Just remember that we all have different bodies. There may be some form changes that come naturally to you and others that you really have to work at. Fight the urge to change everything at the same time and adapt your form gradually, implementing small switches that you focus on for a week or two at a time before adding new ones. 

The Top Running Form Mistakes (and How to Fix Them)

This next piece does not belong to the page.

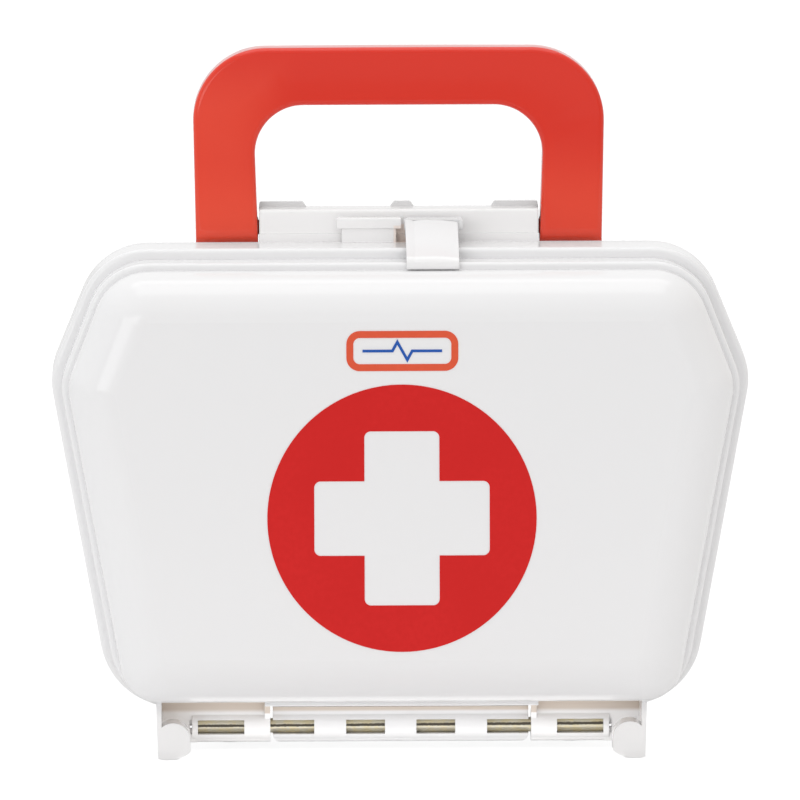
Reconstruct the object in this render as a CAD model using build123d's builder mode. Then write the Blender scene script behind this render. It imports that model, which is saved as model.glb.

Ready to rock your future runs? Let’s dig into the most common mistakes even the most experienced runners make, especially if they’re feeling fatigued. 

Hunching Over

This is something I did when I started running and really had to work on. When I got tired, my form would slump, which would put stress on other parts of my body. An easy way to tell if you’re hunching over is to notice if your back hurts while you run. One of the best ways to fix this is to really focus on your cross training. Work in some core and upper body exercises during the week to help you stay up as you increase your mileage. (Find out more about why strength training for runners is so important.)

Standing Straight Up

Yes, I know—I just told you not to hunch and now I’m telling you not to stand straight! I haven’t gone mad, but the details here are important when it comes to running posture. When you hunch, your spine curves, which is why we don’t want to do it. Standing straight up when you run, however, will put tension on your lower back and knees and affect your stride. To keep a straight spine without hunching lean slightly, aiming to shift your hips over your ankles. Doing this will naturally push your chest out, as opposed to leaning your chest first, which pops your butt out so your hips are no longer stacked correctly. This posture will improve your cadence and stride without putting too much strain on your back and legs. 

Looking Down

If you’ve ever watched a little kid for an afternoon, you’ve likely yelled, “Look up!” when you’re walking down the street to avoid having them crash into a telephone pole or a person as they check out their shoes or the flowers in the grass. Give yourself that same mental nudge if you spot yourself looking down during runs. Aside from it possibly causing a pedestrian collision, looking down can create that hunching effect and can make it more difficult to breathe. (After all, breathing while running is difficult enough!) Keep your head high, and your gaze slightly in front of you to help stay in that upright position.

Swinging Arms

It’s easy to do, you’re cruising on a run outdoors or on the Peloton Tread and you’re just feeling the music. Your arms are starting to get in on the party too as they start swinging across your body. Feel the tunes, but keep your arms out of it! Try not to swing them over across your stomach and instead, move them forward and back, staying close to your rib cage. This is easier if you relax your arms (shoulders down) and hold them at a 90-degree angle. Working on this will expend less energy over time, helping you improve your endurance. If you find you really need to work on tidier arm swings, chip away at this by doing a few walks on the Peloton App or Tread first before bringing them into your runs.

Dragging Heels

This is often sometimes referred to as a “lazy heels” and it just means that your heels aren’t getting as high off the ground during your stride as they should be. As a result, you can put strain on your hip flexors and possibly create some IT band trouble over time. That’s why mobility training is so great— it keeps our bodies moving in a variety of ways that can really pay off during runs. A simple fix for this: do a five-minute warm up run before your main run. In that warm up, incorporate heel kicks, to train yourself to pick up your heels in the beginning of your mid-stride (i.e., as your leg moves forward) and get those glutes activated. This is one of my favorite warm up exercises that I almost always do.

The Takeaway

It can be a lot to think about your whole body while you are running along. My top piece of advice is to think about one thing at a time. To help you become a stronger runner, mobility and strength training can really help, in addition to correcting any form errors. Core exercises and single-leg work especially will lend themselves to addressing any weak spots you may have. 

Above all else, keep in mind that our bodies all move differently and even elite runners can have their own little idiosyncrasies with their running. Don’t be too hard on yourself in pursuit of being perfect, because a perfect runner does not exist!